Why Small Timeframes Feel Random?
Many traders get frustrated with 1-minute or 5-minute charts. They say the market is manipulated or unpredictable.
And reality?
They are observing micro-liquidity fluctuations.
In the short timeframes, order matching rather than direction is what dominates. Minor imbalances of buy and sell continually come and go. Without a more substantive institutional goal underlying the move, the price is noise. This is the reason why strategies such as forex scalping are hard. They rely a lot more on execution speed, spreading conditions and correct timing in lieu of analysis. A setup is possible, but the move may fail because it was too small to overcome trading costs.
On higher timeframes, however, institutional activity is visible. The noise is smoothed out, and the structure becomes apparent. It did not become clearer from the chart. You brought a Zoom to the meaning of participating.

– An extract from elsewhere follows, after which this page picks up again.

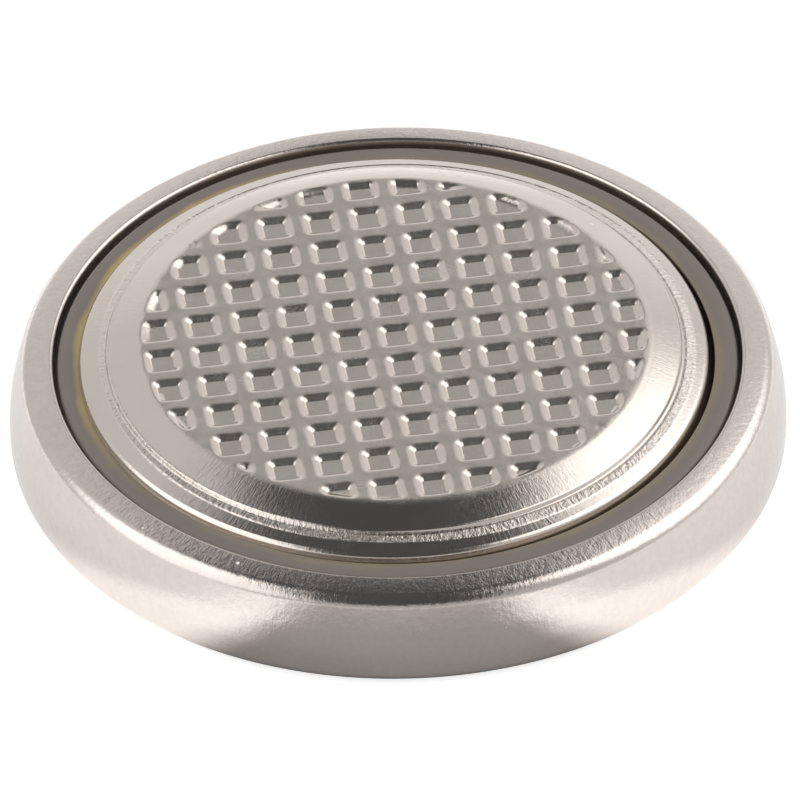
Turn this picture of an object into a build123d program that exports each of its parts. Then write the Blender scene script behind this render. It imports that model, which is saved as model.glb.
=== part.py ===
from build123d import *

import os

os.makedirs("parts", exist_ok=True)

# Lithium button cell, lying on its can with the negative lid up.
# The origin is the middle of the can's flat base. +Z points out of the lid.
# Lengths are in millimetres. "r" is a radius from the cell's axis, "z" a height above its base.

# Driving dimensions
CELL_DIAMETER = 12.5
CELL_HEIGHT = 2.0

# Fits between pieces
SLIP = 0.02  # between curved faces that press on each other
CAVITY_CLEARANCE = 0.17  # between the separator and the inside of the lid

# Can: one drawn cup, its rim crimped inwards over the gasket
CAN_SHEET = 0.2
BASE_EDGE_RADIUS = 0.25
STRAIGHT_WALL_TOP = 0.75
CRIMP_LEAN = 0.12  # how far in the wall leans at the crimp
SHOULDER_RADIUS = 0.4
LIP_BELOW_FACE = 0.39
LIP_REACH = 0.75  # from the can's outside to the cut edge of its lip
LIP_EDGE_RADIUS = 0.1

# Lid: one pressed cup, with its contact face raised in the middle
LID_SHEET = 0.2
FLANGE_COVER = 0.29  # seal between the can's lip and the lid's flange
LIP_TO_FLANK = 0.3
FLANK_LEAN = 0.16
RIM_WIDTH = 0.4
RIM_DROP = 0.1
RISER_RUN = 0.04
RISER_DROP = 0.06
BAND_WIDTH = 0.45
BAND_DROP = 0.18
FACE_EDGE_RADIUS = 0.4
RISER_RADIUS = 0.03
RIM_EDGE_RADIUS = 0.08
FLANGE_BEND_RADIUS = 0.25
INNER_BEND_RADIUS = 0.05

# Waffle: square pits pressed into the contact face
PIT_PITCH = 0.76
PIT_WIDTH = 0.42
PIT_DEPTH = 0.08
PIT_DRAFT = 28  # degrees from upright
PIT_OFFSET = 0.05  # the die sits this far off the axis, to -X and +Y
PIT_MARGIN = 0.01  # between the outermost pits and the edge of the face
SMALLEST_PIT = 0.0005  # cubic millimetres

# Gasket: a moulded ring that wraps the lid's edge
GASKET_WALL = 0.28
GASKET_FOOT = 0.3
GASKET_FOOT_REACH = 0.2  # how far the foot passes in under the skirt
BEAD_BELOW_LIP = 0.11
BEAD_GAP = 0.07  # groove between the bead and the can's lip
BEAD_RADIUS = 0.06

# Electrodes
LITHIUM_INSET = 0.2
LITHIUM_THICKNESS = 0.4
SEPARATOR_SHEET = 0.1
SEPARATOR_SKIRT = 0.45
SEPARATOR_BEND_RADIUS = 0.15
RING_SHEET = 0.1
RING_HEIGHT = 0.6
RING_FOOT_WIDTH = 0.55
PELLET_EDGE_RADIUS = 0.08

# The can's outline, from which the rest is placed
can_r = CELL_DIAMETER / 2
can_inner_r = can_r - CAN_SHEET
lip_z = CELL_HEIGHT - LIP_BELOW_FACE
lip_under_z = lip_z - CAN_SHEET
lip_r = can_r - LIP_REACH
crimp_r = can_r - CRIMP_LEAN
inner_crimp_r = crimp_r - CAN_SHEET
inner_base_radius = BASE_EDGE_RADIUS - CAN_SHEET
inner_shoulder_radius = SHOULDER_RADIUS - CAN_SHEET

# The lid's outline, from its skirt in to its face
skirt_r = can_inner_r - GASKET_WALL
skirt_inner_r = skirt_r - LID_SHEET
skirt_z = CAN_SHEET + GASKET_FOOT
flange_z = lip_under_z - FLANGE_COVER
flange_under_z = flange_z - LID_SHEET
flank_r = lip_r - LIP_TO_FLANK
rim_r = flank_r - FLANK_LEAN
riser_r = rim_r - RIM_WIDTH
band_r = riser_r - RISER_RUN
face_r = band_r - BAND_WIDTH
face_under_z = CELL_HEIGHT - LID_SHEET
band_z = CELL_HEIGHT - BAND_DROP
riser_z = band_z - RISER_DROP
rim_z = riser_z - RIM_DROP
rim_under_z = rim_z - LID_SHEET

# The electrodes, from the lid's underside down to the can's floor
lithium_r = face_r - LITHIUM_INSET
separator_r = rim_r - LID_SHEET - CAVITY_CLEARANCE
separator_inner_r = separator_r - SEPARATOR_SHEET
separator_z = face_under_z - LITHIUM_THICKNESS
pellet_z = separator_z - SEPARATOR_SHEET
ring_r = separator_inner_r - SLIP
ring_inner_r = ring_r - RING_SHEET
ring_foot_z = CAN_SHEET + RING_SHEET
ring_foot_r = ring_r - RING_FOOT_WIDTH
pellet_r = ring_inner_r - SLIP
pellet_foot_r = ring_foot_r - SLIP


# Drawn cup of nickel-plated steel. Its wall stands straight, then leans in and folds over.
with BuildPart() as cell_can:
    with BuildSketch(Plane.XZ):
        with BuildLine():
            outside = FilletPolyline(
                (0, 0),
                (can_r, 0),
                (can_r, STRAIGHT_WALL_TOP),
                (crimp_r, lip_z),
                (lip_r, lip_z),
                (lip_r, lip_under_z),
                radius=(BASE_EDGE_RADIUS, 0, SHOULDER_RADIUS, LIP_EDGE_RADIUS),
            )
            inside = FilletPolyline(
                (lip_r, lip_under_z),
                (inner_crimp_r, lip_under_z),
                (can_inner_r, STRAIGHT_WALL_TOP),
                (can_inner_r, CAN_SHEET),
                (0, CAN_SHEET),
                radius=(inner_shoulder_radius, 0, inner_base_radius),
            )
            Line(inside @ 1, outside @ 0)
        make_face()
    revolve(axis=Axis.Z)


# The press tool for the waffle: square pegs on a grid, trimmed to the round face.
pattern_r = face_r - PIT_MARGIN
pit_rows = 2 * int(pattern_r / PIT_PITCH) + 3
with BuildPart() as waffle_die:
    with BuildSketch(Plane.XY.offset(CELL_HEIGHT)):
        with Locations((-PIT_OFFSET, PIT_OFFSET)):
            with GridLocations(PIT_PITCH, PIT_PITCH, pit_rows, pit_rows):
                Rectangle(PIT_WIDTH, PIT_WIDTH)
    extrude(amount=-PIT_DEPTH, taper=PIT_DRAFT)
    with Locations((0, 0, CELL_HEIGHT)):
        Cylinder(pattern_r, 2 * PIT_DEPTH, mode=Mode.INTERSECT)

pegs = waffle_die.solids().filter_by(lambda peg: peg.volume > SMALLEST_PIT)


# Pressed cup of stainless steel: face, sloping band, small riser, rim, flank, flange and skirt.
with BuildPart() as negative_lid:
    with BuildSketch(Plane.XZ):
        with BuildLine():
            outside = FilletPolyline(
                (0, CELL_HEIGHT),
                (face_r, CELL_HEIGHT),
                (band_r, band_z),
                (riser_r, riser_z),
                (rim_r, rim_z),
                (flank_r, flange_z),
                (skirt_r, flange_z),
                (skirt_r, skirt_z),
                radius=(
                    FACE_EDGE_RADIUS,
                    RISER_RADIUS,
                    RISER_RADIUS,
                    RIM_EDGE_RADIUS,
                    INNER_BEND_RADIUS,
                    FLANGE_BEND_RADIUS,
                ),
            )
            inside = FilletPolyline(
                (skirt_inner_r, skirt_z),
                (skirt_inner_r, flange_under_z),
                (flank_r - LID_SHEET, flange_under_z),
                (rim_r - LID_SHEET, rim_under_z),
                (face_r, face_under_z),
                (0, face_under_z),
                radius=(
                    INNER_BEND_RADIUS,
                    FLANGE_BEND_RADIUS,
                    INNER_BEND_RADIUS,
                    FACE_EDGE_RADIUS,
                ),
            )
            Line(outside @ 1, inside @ 0)
            Line(inside @ 1, outside @ 0)
        make_face()
    revolve(axis=Axis.Z)
    add(pegs, mode=Mode.SUBTRACT)


# Moulded polypropylene ring. The crimp squeezes its top up into a bead round the lid.
bead_z = lip_z - BEAD_BELOW_LIP
bead_r = lip_r - BEAD_GAP
flank_slope = FLANK_LEAN / (rim_z - flange_z)
bead_inner_r = rim_r + flank_slope * (rim_z - bead_z) + SLIP
with BuildPart() as sealing_gasket:
    with BuildSketch(Plane.XZ):
        with BuildLine():
            FilletPolyline(
                (skirt_inner_r - GASKET_FOOT_REACH, CAN_SHEET),
                (can_inner_r - SLIP, CAN_SHEET),
                (can_inner_r - SLIP, STRAIGHT_WALL_TOP),
                (inner_crimp_r - SLIP, lip_under_z - SLIP),
                (bead_r, lip_under_z - SLIP),
                (bead_r, bead_z),
                (bead_inner_r, bead_z),
                (flank_r + SLIP, flange_z),
                (skirt_r + SLIP, flange_z),
                (skirt_r + SLIP, skirt_z),
                (skirt_inner_r - GASKET_FOOT_REACH, skirt_z),
                close=True,
                radius=(
                    0,
                    inner_base_radius,
                    0,
                    inner_shoulder_radius,
                    0,
                    BEAD_RADIUS,
                    BEAD_RADIUS,
                    INNER_BEND_RADIUS,
                    FLANGE_BEND_RADIUS,
                    0,
                    0,
                ),
            )
        make_face()
    revolve(axis=Axis.Z)


# Disc of lithium foil, pressed flat against the inside of the lid's face.
with BuildPart() as lithium_disc:
    with BuildSketch(Plane.XY.offset(separator_z)):
        Circle(lithium_r)
    extrude(amount=LITHIUM_THICKNESS)


# Shallow cup of nonwoven polypropylene, open side down, between the two electrodes.
with BuildPart() as separator:
    with BuildSketch(Plane.XZ):
        with BuildLine():
            outside = FilletPolyline(
                (0, separator_z),
                (separator_r, separator_z),
                (separator_r, separator_z - SEPARATOR_SKIRT),
                radius=SEPARATOR_BEND_RADIUS,
            )
            inside = FilletPolyline(
                (separator_inner_r, separator_z - SEPARATOR_SKIRT),
                (separator_inner_r, pellet_z),
                (0, pellet_z),
                radius=SEPARATOR_BEND_RADIUS - SEPARATOR_SHEET,
            )
            Line(outside @ 1, inside @ 0)
            Line(inside @ 1, outside @ 0)
        make_face()
    revolve(axis=Axis.Z)


# Pressed ring of stainless steel round the pellet's edge. Its foot lies on the can's floor.
with BuildPart() as cathode_ring:
    with BuildSketch(Plane.XZ):
        with BuildLine():
            Polyline(
                (ring_foot_r, CAN_SHEET),
                (ring_r, CAN_SHEET),
                (ring_r, CAN_SHEET + RING_HEIGHT),
                (ring_inner_r, CAN_SHEET + RING_HEIGHT),
                (ring_inner_r, ring_foot_z),
                (ring_foot_r, ring_foot_z),
                close=True,
            )
        make_face()
    revolve(axis=Axis.Z)


# Pressed pellet of manganese dioxide and graphite, stepped underneath for the ring's foot.
with BuildPart() as cathode_pellet:
    with BuildSketch(Plane.XZ):
        with BuildLine():
            FilletPolyline(
                (0, CAN_SHEET),
                (pellet_foot_r, CAN_SHEET),
                (pellet_foot_r, ring_foot_z),
                (pellet_r, ring_foot_z),
                (pellet_r, pellet_z),
                (0, pellet_z),
                close=True,
                radius=(0, 0, 0, 0, PELLET_EDGE_RADIUS, 0),
            )
        make_face()
    revolve(axis=Axis.Z)


cell_can.part.label = "cell_can"
negative_lid.part.label = "negative_lid"
sealing_gasket.part.label = "sealing_gasket"
lithium_disc.part.label = "lithium_disc"
separator.part.label = "separator"
cathode_ring.part.label = "cathode_ring"
cathode_pellet.part.label = "cathode_pellet"

export_step(cell_can.part, "parts/cell_can.step")
export_step(negative_lid.part, "parts/negative_lid.step")
export_step(sealing_gasket.part, "parts/sealing_gasket.step")
export_step(lithium_disc.part, "parts/lithium_disc.step")
export_step(separator.part, "parts/separator.step")
export_step(cathode_ring.part, "parts/cathode_ring.step")
export_step(cathode_pellet.part, "parts/cathode_pellet.step")
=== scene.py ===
from math import cos, hypot, pi, radians, sin

import bmesh
import bpy
from mathutils import Matrix, Vector, noise


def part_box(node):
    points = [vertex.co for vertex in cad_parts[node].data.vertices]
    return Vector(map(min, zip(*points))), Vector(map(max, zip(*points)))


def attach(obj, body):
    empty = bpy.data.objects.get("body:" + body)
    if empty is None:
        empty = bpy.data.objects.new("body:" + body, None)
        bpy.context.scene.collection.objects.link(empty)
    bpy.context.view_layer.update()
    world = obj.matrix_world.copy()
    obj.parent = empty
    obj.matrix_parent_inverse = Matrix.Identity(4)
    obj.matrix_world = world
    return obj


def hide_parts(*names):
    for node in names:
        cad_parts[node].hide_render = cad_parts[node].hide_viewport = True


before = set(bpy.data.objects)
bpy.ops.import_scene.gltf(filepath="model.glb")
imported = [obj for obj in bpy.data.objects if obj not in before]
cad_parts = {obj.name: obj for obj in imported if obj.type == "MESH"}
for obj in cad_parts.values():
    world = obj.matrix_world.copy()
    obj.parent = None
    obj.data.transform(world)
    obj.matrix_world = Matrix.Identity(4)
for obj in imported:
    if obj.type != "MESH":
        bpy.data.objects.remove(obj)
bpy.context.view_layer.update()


# Cell can. A cup drawn from nickel-plated steel sheet, flat underneath, with an upright wall.
# Its rim leans in, rolls over the shoulder and ends in a lip that clamps the gasket. Sizes are
# in millimetres, and a section's corners are (radius, height, how far the rounding reaches).
MM = 0.001
AROUND = 256
SAME_PLACE = 1e-4

can_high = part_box("cell_can")[1]
can_radius = can_high.x / MM
lip_height = can_high.z / MM
CAN_SHEET = 0.2
STRAIGHT_WALL_TOP = 0.75
CRIMP_LEAN = 0.12
SHOULDER_LEAN = 0.06
SHOULDER_HEIGHT = 1.48
LIP_OUTER_LEAN = 0.18
LIP_OUTER_DROP = 0.025
LIP_REACH = 0.71
LIP_CROWN = 0.045
LIP_UNDERCUT = 0.01
BASE_ROUNDING = 0.22


def turn(corners, closed):
    """A ring-shaped skin: the section through its corners, spun about Z, then rounded."""
    skin = bmesh.new()
    points = [skin.verts.new((radius, 0, height)) for radius, height, _ in corners]
    for start, end in zip(points, points[1:]):
        skin.edges.new((start, end))
    if closed:
        skin.edges.new((points[-1], points[0]))
    bmesh.ops.spin(
        skin, geom=skin.verts[:] + skin.edges[:], cent=(0, 0, 0), axis=(0, 0, 1),
        dvec=(0, 0, 0), angle=2 * pi, steps=AROUND, use_merge=True,
    )
    bmesh.ops.remove_doubles(skin, verts=skin.verts[:], dist=1e-5)
    for radius, height, rounding in corners:
        if rounding:
            round_ring(skin, radius, height, rounding)
    return skin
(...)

Now, you must be thinking as to why understanding this changes trading. Right?
To answer, once the traders know how the price is made, they stop asking, “Where will the market go?” and begin to ask, “Where are orders likely sitting?”

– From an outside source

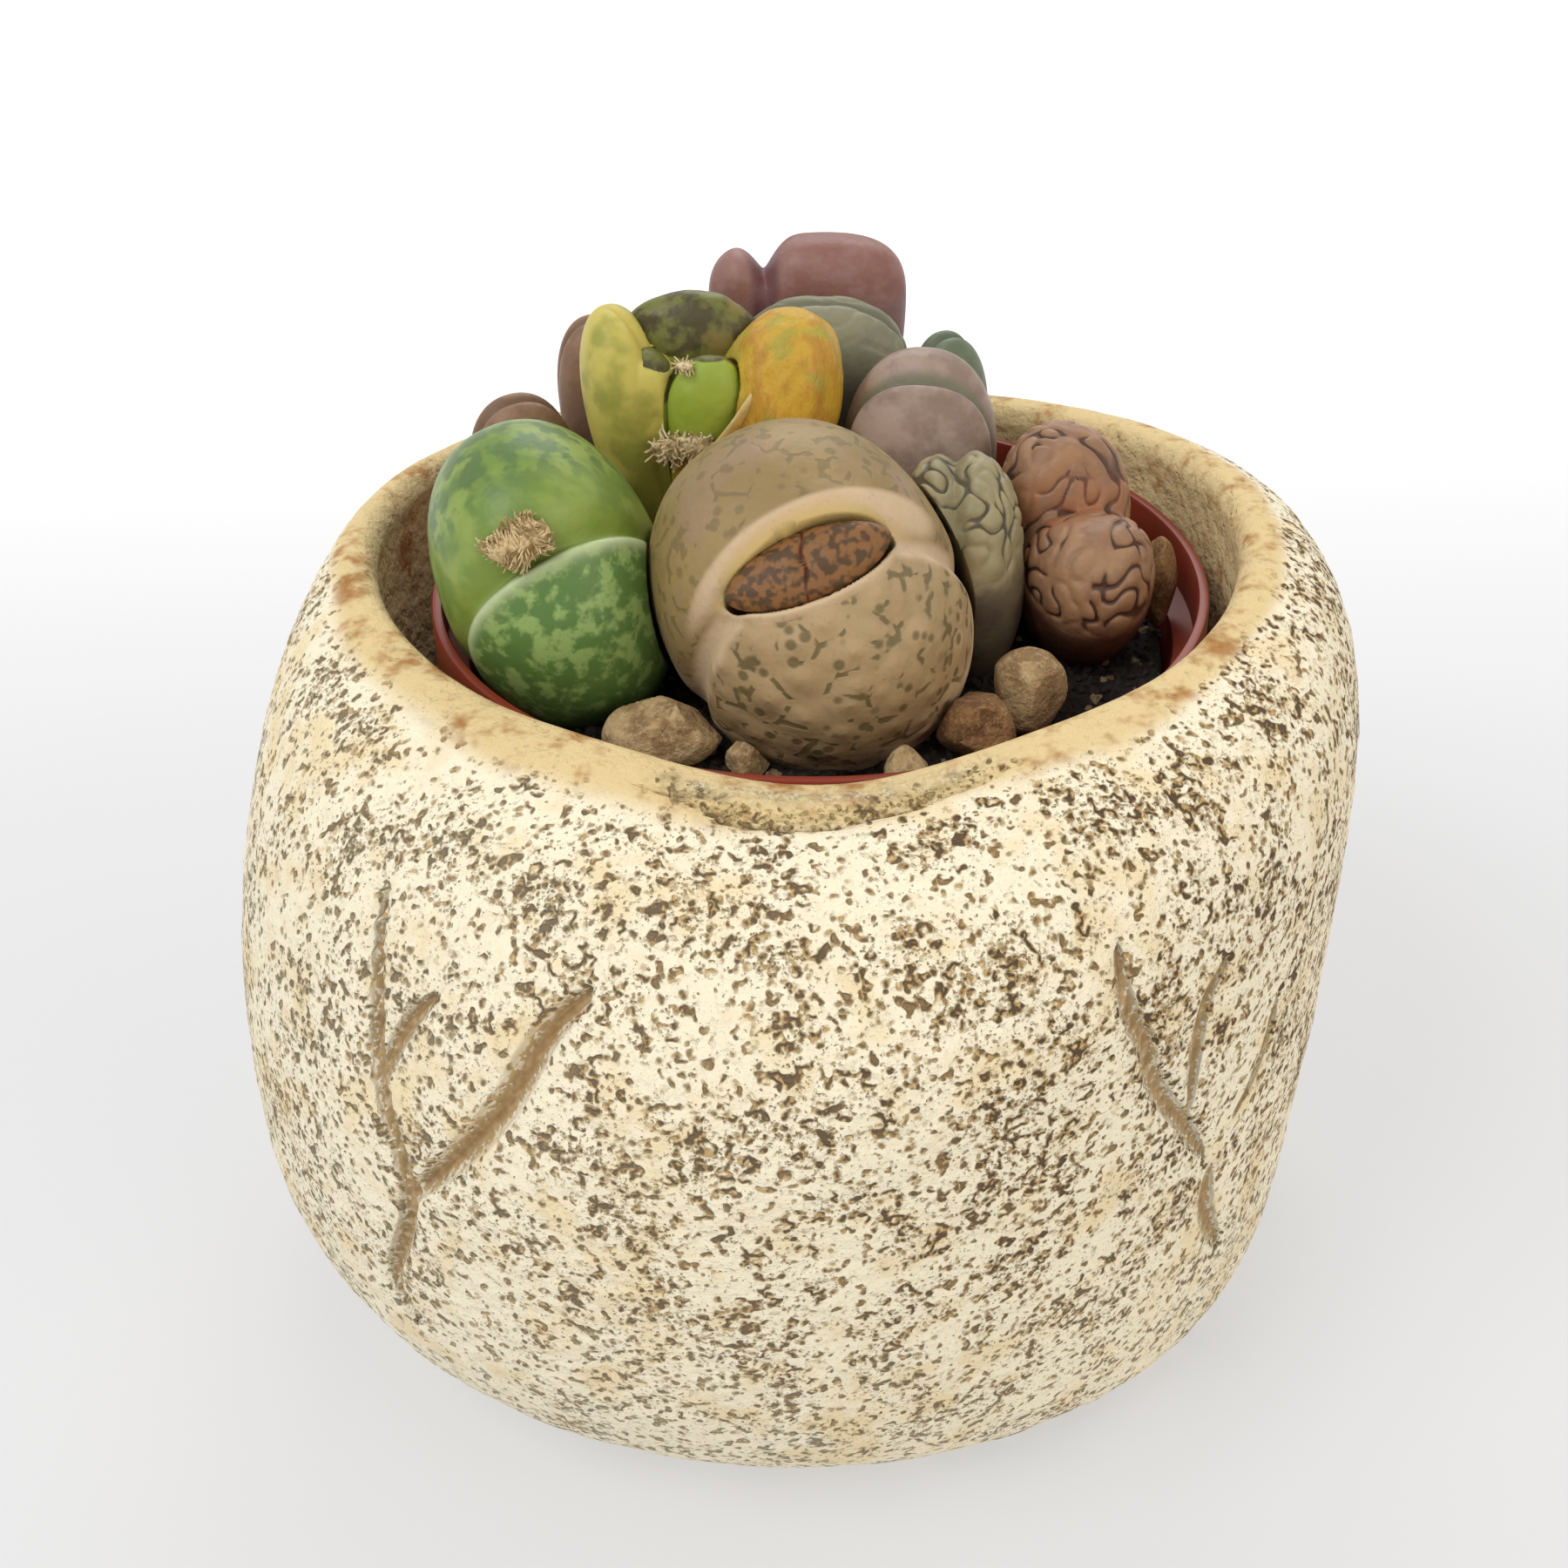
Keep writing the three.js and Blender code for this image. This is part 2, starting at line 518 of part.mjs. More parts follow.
// Crowded heads press flat against their neighbours: each gives way to the ones named here.
const PRESSED_BY = {
  green_head: [HEADS.centre_head],
  grey_green_head: [HEADS.centre_head, HEADS.pink_head],
  mauve_head: [HEADS.grey_green_head, OLD_LOBES[1]],
  sage_head: [OLD_LOBES[1], NEW_LOBES[0]],
  brown_head: [OLD_LOBES[0]],
  low_brown_head: [HEADS.green_head, OLD_LOBES[0]],
};
const roomFor = (h) => headBody({ ...h, relief: 0 }, 1.3 * GAP, 0.8);

// ---------------------------------------------------------------- put together
const group = new THREE.Group();
function add(name, solid, colour, roughness) {
  const mesh = new THREE.Mesh(
    geometryOf(solid.translate([CENTRE[0], CENTRE[1], 0])),
    new THREE.MeshStandardMaterial({ color: colour, roughness, metalness: 0 }),
  );
  mesh.name = name;
  group.add(mesh);
}

add("stone_pot", CRACKS.reduce((pot, crack) => pot.subtract(crackCutter(crack)), boulder()), "#e3d5ae", 0.85);
add("nursery_pot", nurseryPot(), "#9c3a24", 0.5);
add("soil", soilBody(), "#33261d", 1);
for (const [name, h] of Object.entries(HEADS)) {
  let body = headBody(h);
  if (name === "centre_head") body = body.subtract(windowCut());
  for (const other of PRESSED_BY[name] ?? []) body = body.subtract(roomFor(other));
  add(name, body, h.colour, 0.6);
}
add("young_pair", youngPair(), "#a2705a", 0.6);
add("splitting_head_old_leaves", oldPair(), OLD_COLOUR, 0.6);
add("splitting_head_new_leaves", newPair(), NEW_COLOUR, 0.55);
add("dried_flower", driedFlower(), "#8a7250", 0.9);
PEBBLES.forEach((p, i) => {
  const leansOnHead = i < 3;
  const stone = leansOnHead ? pebble(p).subtract(roomFor(HEADS.centre_head)) : pebble(p);
  add(`pebble_${i + 1}`, stone, i % 3 === 2 ? "#a07c52" : "#a8977a", 0.9);
});

export default group;
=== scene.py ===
"""A crowd of living-stone succulents in a thin nursery pot, inside a small pot cast like a boulder."""
from functools import partial
from math import cos, pi, radians, sin

import bpy
import numpy as np
from mathutils import Matrix, Vector


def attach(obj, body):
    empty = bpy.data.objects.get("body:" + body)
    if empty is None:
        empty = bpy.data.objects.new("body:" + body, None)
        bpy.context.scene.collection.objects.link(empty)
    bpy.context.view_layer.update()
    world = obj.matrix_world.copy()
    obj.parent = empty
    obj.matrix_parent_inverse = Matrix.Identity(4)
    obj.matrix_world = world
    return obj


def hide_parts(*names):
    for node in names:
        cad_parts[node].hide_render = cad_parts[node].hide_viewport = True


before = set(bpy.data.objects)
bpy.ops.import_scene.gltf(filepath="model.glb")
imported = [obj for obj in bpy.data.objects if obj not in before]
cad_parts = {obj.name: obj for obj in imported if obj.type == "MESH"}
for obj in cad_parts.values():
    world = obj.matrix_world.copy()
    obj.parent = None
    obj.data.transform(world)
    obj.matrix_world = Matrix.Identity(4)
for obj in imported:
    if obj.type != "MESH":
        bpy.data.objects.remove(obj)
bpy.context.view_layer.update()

# ---------------------------------------------------------------- driving dimensions, in millimetres
MM = 0.001
GAP = 0.3  # air left between pieces that rest on each other
CLEAR = 1.3 * GAP  # air beside a head that gives way, and round the soil
CENTRE = np.array([1.4, 2.6, 0.0])  # where the pot's own axis stands

# The boulder's outline, as waves round its axis: mean, cos, sin, cos 2, sin 2, cos 3, sin 3.
WIDEST_RADIUS = [40.3, -1.1, -3.0, -1.7, 2.0, 0.2, -0.5]
WIDEST_HEIGHT = [29, 11.5, -5.5]
FOOT_RADIUS = [31.2, 4.1, -1.1]
CREST_HEIGHT = [52.6, 0.8, -0.15, 1.4, -0.1]
MOUTH_RADIUS = [28.55, -0.6, 1.7, 0.6, -0.9]
CREST_WEAR = [(-90, 14, -0.55), (-120, 16, 0.55), (-62, 14, 0.6)]  # angle, half-width, rise
BELLY_POWER, SHOULDER_POWER = 2.15, 2.2
LIP = 1.4  # how far the rim rolls in
POT_FLOOR, DRAIN_RADIUS = 5, 3.5
NECK_HEIGHT, INSIDE_FOOT = 46, 25  # where the mouth's straight wall ends, and the radius it narrows to
STONE_AROUND, STONE_UP = 556, 150  # points round the wall and up it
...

And, this shift changes everything, like:
- Breakouts become liquidity events
- Reversals become trapped traders
- Consolidation becomes order accumulation
- You stop chasing candles and start reading behaviour.
- You also realise why patience matters.
Markets spend a great deal of time building positions, not moving. The big moves only come after sufficient orders are collected.
Conclusion
To conclude, currency prices are not just any random lines on a screen. They are the visible outcome of hidden negotiations between institutions, businesses and traders throughout the globe. Each candle is an agreement of value which is completed. Understanding the mechanics behind the formation of a price doesn’t just enhance analysis – it alters mindset.
You can say that trading stops being a prediction and becomes an observation. When you realise that charts gauge transactions, liquidity and participation, you really don’t try to outguess the market. You learn to follow.